Now let's pretend that after experimenting with the digital camera, you know you aren't getting the effect you want, and you need 16 to 20 seconds of exposure. That's fine. Change to f22 to halve the amount of light coming into the lens, and leave the shutter open twice as long, 16 seconds in this case.
Except, in another film complication, there's a thing called reciprocity failure. For most normal exposure settings on a camera, the shutter speed and aperture f stop are related, in terms of how much light goes through the lens. A small opening for a longer time, can be the same as a bigger opening for a shorter time. (Yes, for the pedants out there I'm ignoring depth of field issues.) Double one, half the other, and it's the same amount of light, for most practical purposes. Except for film, when the light starts getting dim.

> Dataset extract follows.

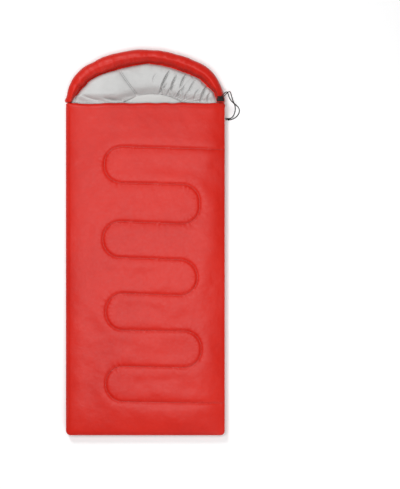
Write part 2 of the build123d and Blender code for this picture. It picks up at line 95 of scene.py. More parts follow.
# ------------------------------------------------------------------ materials
class Nodes:
    """A short way to write a node material."""

    def __init__(self, name):
        self.mat = bpy.data.materials.new(name)
        self.mat.use_nodes = True
        self.tree = self.mat.node_tree
        self.tree.nodes.clear()
        self.out = self.add("ShaderNodeOutputMaterial")
        self.bsdf = self.add("ShaderNodeBsdfPrincipled")
        self.link(self.bsdf.outputs["BSDF"], self.out.inputs["Surface"])
        self.pos = self.add("ShaderNodeTexCoord").outputs["Object"]

    def add(self, kind, **props):
        node = self.tree.nodes.new(kind)
        for k, v in props.items():
            setattr(node, k, v)
        return node

    def link(self, a, b):
        self.tree.links.new(a, b)

    def noise(self, scale, detail=2.0, rough=0.5, vector=None, distortion=0.0):
        n = self.add("ShaderNodeTexNoise")
        n.inputs["Scale"].default_value = scale
        n.inputs["Detail"].default_value = detail
        n.inputs["Roughness"].default_value = rough
        n.inputs["Distortion"].default_value = distortion
        self.link(vector or self.pos, n.inputs["Vector"])
        return n.outputs["Fac"]

    def wave(self, scale, direction="X", profile="SIN", distortion=0.0, vector=None):
        n = self.add("ShaderNodeTexWave", wave_type="BANDS", bands_direction=direction, wave_profile=profile)
        n.inputs["Scale"].default_value = scale
        n.inputs["Distortion"].default_value = distortion
        self.link(vector or self.pos, n.inputs["Vector"])
        return n.outputs["Fac"]

    def mapped(self, scale=(1, 1, 1), rotation=(0, 0, 0)):
        n = self.add("ShaderNodeMapping")
        n.inputs["Scale"].default_value = scale
        n.inputs["Rotation"].default_value = rotation
        self.link(self.pos, n.inputs["Vector"])
        return n.outputs["Vector"]

    def math(self, op, a, b=None, clamp=False):
        n = self.add("ShaderNodeMath", operation=op, use_clamp=clamp)
        for k, v in enumerate((a, b)):
            if v is None:
                continue
            if isinstance(v, (int, float)):
                n.inputs[k].default_value = v
            else:
                self.link(v, n.inputs[k])
        return n.outputs[0]

    def ramp(self, fac, stops, ease="LINEAR"):
        n = self.add("ShaderNodeValToRGB")
        n.color_ramp.interpolation = ease
        el = n.color_ramp.elements
        while len(el) < len(stops):
            el.new(0.5)
        for e, (p, c) in zip(el, stops):
            e.position = p
            e.color = (*c, 1.0) if len(c) == 3 else c
        self.link(fac, n.inputs["Fac"])
        return n.outputs["Color"]

    def bump(self, height, distance, strength=1.0, normal=None):
        n = self.add("ShaderNodeBump")
        n.inputs["Strength"].default_value = strength
        n.inputs["Distance"].default_value = distance
        self.link(height, n.inputs["Height"])
        if normal:
            self.link(normal, n.inputs["Normal"])
        return n.outputs["Normal"]

    def set(self, **values):
        for k, v in values.items():
            self.bsdf.inputs[k.replace("_", " ")].default_value = v
        return self


def cloth_material(name, dark, mid, light, rough, sheen, sheen_tint, weave_scale=1400.0, crumple=0.0016, spec=0.35):
    """Plain-woven synthetic cloth: warp and weft, uneven dye, soft crumples."""
    m = Nodes(name)
    m.set(Roughness=rough, Sheen_Weight=sheen, Sheen_Roughness=0.35, Sheen_Tint=sheen_tint, Specular_IOR_Level=spec)
    big = m.noise(3.2, 3, 0.55)
    fine = m.noise(38, 4, 0.6)
    mix = m.math("ADD", m.math("MULTIPLY", big, 0.65), m.math("MULTIPLY", fine, 0.35))
    colour = m.ramp(mix, [(0.28, dark), (0.5, mid), (0.74, light)])
    warp = m.wave(weave_scale, "X")
    weft = m.wave(weave_scale, "Y")
    weave = m.math("MULTIPLY", warp, weft)
    darker = m.add("ShaderNodeMixRGB", blend_type="MULTIPLY")
    m.link(m.math("MULTIPLY", weave, 0.08), darker.inputs["Fac"])
    m.link(colour, darker.inputs["Color1"])
    darker.inputs["Color2"].default_value = (*[c * 0.55 for c in mid], 1)
    m.link(darker.outputs["Color"], m.bsdf.inputs["Base Color"])
    rough_var = m.math("ADD", m.math("MULTIPLY", m.noise(60, 3), 0.16), rough - 0.08)
    m.link(rough_var, m.bsdf.inputs["Roughness"])
    soft = m.bump(m.noise(17, 5, 0.55, distortion=0.35), crumple * 2.4)
    small = m.bump(m.noise(95, 4, 0.6, distortion=0.5), crumple * 0.45, normal=soft)
    m.link(m.bump(weave, 0.00008, 0.5, normal=small), m.bsdf.inputs["Normal"])
    return m.mat


RED = cloth_material(
    "red_polyester", (0.475, 0.0092, 0.0040), (0.535, 0.0118, 0.0048), (0.585, 0.0150, 0.0062), 0.44, 0.03, (1.0, 0.55, 0.40, 1), crumple=0.0009, spec=0.25
)
GREY = cloth_material(
    "grey_lining", (0.41, 0.41, 0.405), (0.47, 0.47, 0.465), (0.52, 0.52, 0.515), 0.5, 0.10, (1, 1, 1, 1), 1500, 0.0013, 0.3
)
# painted light: a copy of the grey lining cloth, painted a little lighter for the light that falls on the flat head
# panel
LIT_GREY_LINING = cloth_material(
    "grey_lining_painted_lighter", (0.44, 0.44, 0.435), (0.50, 0.50, 0.49), (0.55, 0.55, 0.54), 0.55, 0.10, (1, 1, 1, 1), 1500, 0.0009, 0.3
)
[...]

Film needs a certain amount of light for the chemical reaction in the film to work. This varies with different film stocks, but after a second or so of exposure, (which would typically mean a night time exposure, or an ND filter exposure, or some funky intentional camera movement photo) this needs to be taken into account. Going from a 2 second to a 4 second exposure might not be twice the amount of light, you might need 6 seconds to give the film enough light to react.
In case you missed it, long exposure photography works best if there's something that moves, typically water or clouds, and something that's fixed, like a pier or a building. I wanted to get out and try it, and had a spot in mind. The only hitch in the plans was that it was clear blue sky. I got involved in something else for a while, and headed out when it started to cloud over. I was thinking some cloud motion with a blue sky background would be good.
Except I left it too long. By the time I got there, got set up, tested the exposure and composition with the digital camera, it had pretty well clouded over and was getting windy and cold. I was glad I wore the parka. At this point I didn't know the formula, and used the digital settings plus a bit of by guess and by golly, knowing I could do some compensation during the digitization process. The film is Acros II ISO 100, which doesn't especially have a reciprocity failure issue, which does simplify things.
As a minor technical note, there's two ways of the shutter staying open. One is Bulb mode, where it stays open as long as you hold the button down, which had better mean you're using a cable release or else you're moving the camera and destroying your image. The other is T mode, meaning push the button and it stays open till you change the shutter speed. Which is what my GW690 has. The trick is to cover the lens with a hat, then reach under it to change the shutter. AND THEN DON'T FORGET TO CHANGE IT BACK FOR THE NEXT EXPOSURE. Learned that one the hard way.
1. Here's what the scene looks like with a normal exposure. This is the Bow River near the Ivor Strong bridge. Not going to win any awards with this, but that's not the point.
2. This is actually a minute long exposure at f22. I wanted to smooth the water out as much as possible. See how much better the reflections show up in the water? It would be a much more interesting photo if the clouds had cooperated.
3. Under the bridge was much darker, and with some math in my head figured I needed 4 times as much light, so went for a 4 minute exposure. Neither of these images needed exposure tweaking in NLP or Lightroom so I guessed about right.
4. Then over to Mallard Point to finish the roll. By now it was getting colder and darker, so I hand held the digital for 30 seconds just to see what the light would be like, and figured the film would need 90 seconds. This looks a bit dark, and yet there's no detail in the snow. Maybe if I wanted to be really fancy I could mask it in Lightroom and play with it a bit, but the odds of anything good coming of it are small. Notice you can't see the birds that flew through the scene.
5. Just to amuse you, here's the digital colour version, 30 seconds at ISO 200.
I'm thinking about other places to try long exposures on film.